Jawaharlal Nehru University, or JNU as it is known in Delhi and beyond, has once again been in the news for the last three weeks. Its students have been protesting not only against large hikes in hostel fees, but against other features of the draft hostel manual which imposes a dress code and sets a curfew for students. The university and nearby residential colonies have been swarming with police, but the students have been successful in taking their demonstrations to many parts of central Delhi and the area around Parliament. There are reliable reports, and video footage, of students, including some who are disabled, who have been beaten by the police. Students have been lathi charged, and many have been detained. The Delhi Police has, predictably, denied all charges of police brutality, and rests its case upon the fact that the imposition of Section 144 means that the protestors are in violation of the law.

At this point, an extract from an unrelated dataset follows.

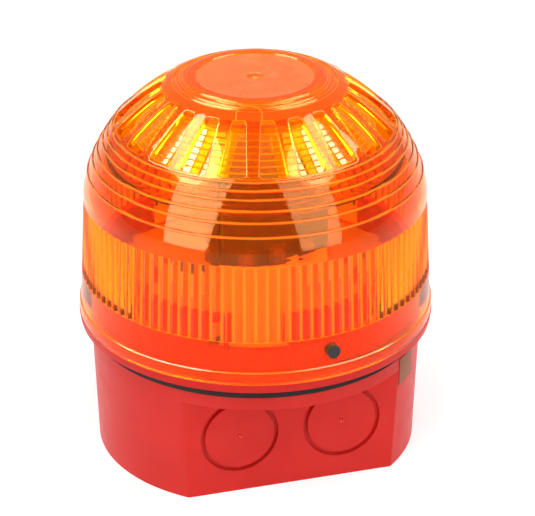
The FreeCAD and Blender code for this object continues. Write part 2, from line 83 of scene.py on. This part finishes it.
# ------------------------------------------------------------ mesh helpers
class Shell:
    """Collects rings of points, in mm, and the faces between them with their material slots."""

    def __init__(self):
        self.points = []
        self.faces = []
        self.tags = []

    def add(self, points):
        start = len(self.points)
        self.points += [Vector(p) * MM for p in points]
        return list(range(start, len(self.points)))

    def face(self, corners, tag=0):
        self.faces.append(corners)
        self.tags.append(tag)

    def bridge(self, a, b, tag=0):
        n = len(a)
        for i in range(n):
            j = (i + 1) % n
            self.face((a[i], a[j], b[j], b[i]), tag)

    def zipper(self, a, angles_a, b, angles_b):
        """Triangles between two closed rings with different point counts, both once round from angle 0."""
        i = j = 0
        na, nb = len(a), len(b)
        while i < na or j < nb:
            next_a = angles_a[i + 1] if i + 1 < na else angles_a[0] + TAU if i < na else 99.0
            next_b = angles_b[j + 1] if j + 1 < nb else angles_b[0] + TAU if j < nb else 99.0
            if next_a <= next_b:
                self.face((a[i % na], a[(i + 1) % na], b[j % nb]))
                i += 1
            else:
                self.face((a[i % na], b[(j + 1) % nb], b[j % nb]))
                j += 1

    def cap(self, ring, tag=0):
        self.face(tuple(ring), tag)

    def build(self, name, sharp=32.0):
        mesh = bpy.data.meshes.new(name)
        mesh.from_pydata(self.points, [], self.faces)
        mesh.polygons.foreach_set("material_index", self.tags)
        bm = bmesh.new()
        bm.from_mesh(mesh)
        bmesh.ops.remove_doubles(bm, verts=bm.verts, dist=1e-7)
        bmesh.ops.recalc_face_normals(bm, faces=bm.faces)
        bm.to_mesh(mesh)
        bm.free()
        mesh.shade_smooth()
        mesh.set_sharp_from_angle(angle=math.radians(sharp))
        obj = bpy.data.objects.new(name, mesh)
        bpy.context.scene.collection.objects.link(obj)
        return obj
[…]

JNU has long been one of the country’s most distinguished universities. That, some might argue, says little considering that no Indian university, going by the Times’ Higher Education World University Rankings (2020), ranks within the world’s top 300 institutions of higher education, and JNU falls within the 601-800 rankings. Even within Asia alone, JNU is ranked a measly 95th. Nevertheless, the university has exercised an outsized influence in Indian public and intellectual life, and some of its graduates have gone on to gain global renown. JNU justly celebrated the award of the 2019 Nobel Prize in Economics to one of its graduates, Abhijit Banerjee, and a number of its graduates now occupy very high positions in the present government and the civil services.
However, JNU has much else to its credit, all of which has made it the target of the present government and the university administration headed by a Vice Chancellor who has shown himself utterly incapable of exercising independent judgment. More than any other university in the country, JNU remains a site of dissent. Whatever distinctions its graduates and faculty have earned in the academic sphere, in scientific research, or in public life, many of them have shown that in a modern civilized society it is imperative that the university be safeguarded as one of the last bastions of free speech and dissent. Four years ago, the government attempted to silence some PhD students—among them, Kanhaiya Kumar, Umar Khalid, and Anirban Bhattacharya—by charging them with sedition and criminal conspiracy, for no better reason than they had held a demonstration against the sentence of capital punishment that had been handed out to Afzal Guru, convicted of an attack on the Indian Parliament.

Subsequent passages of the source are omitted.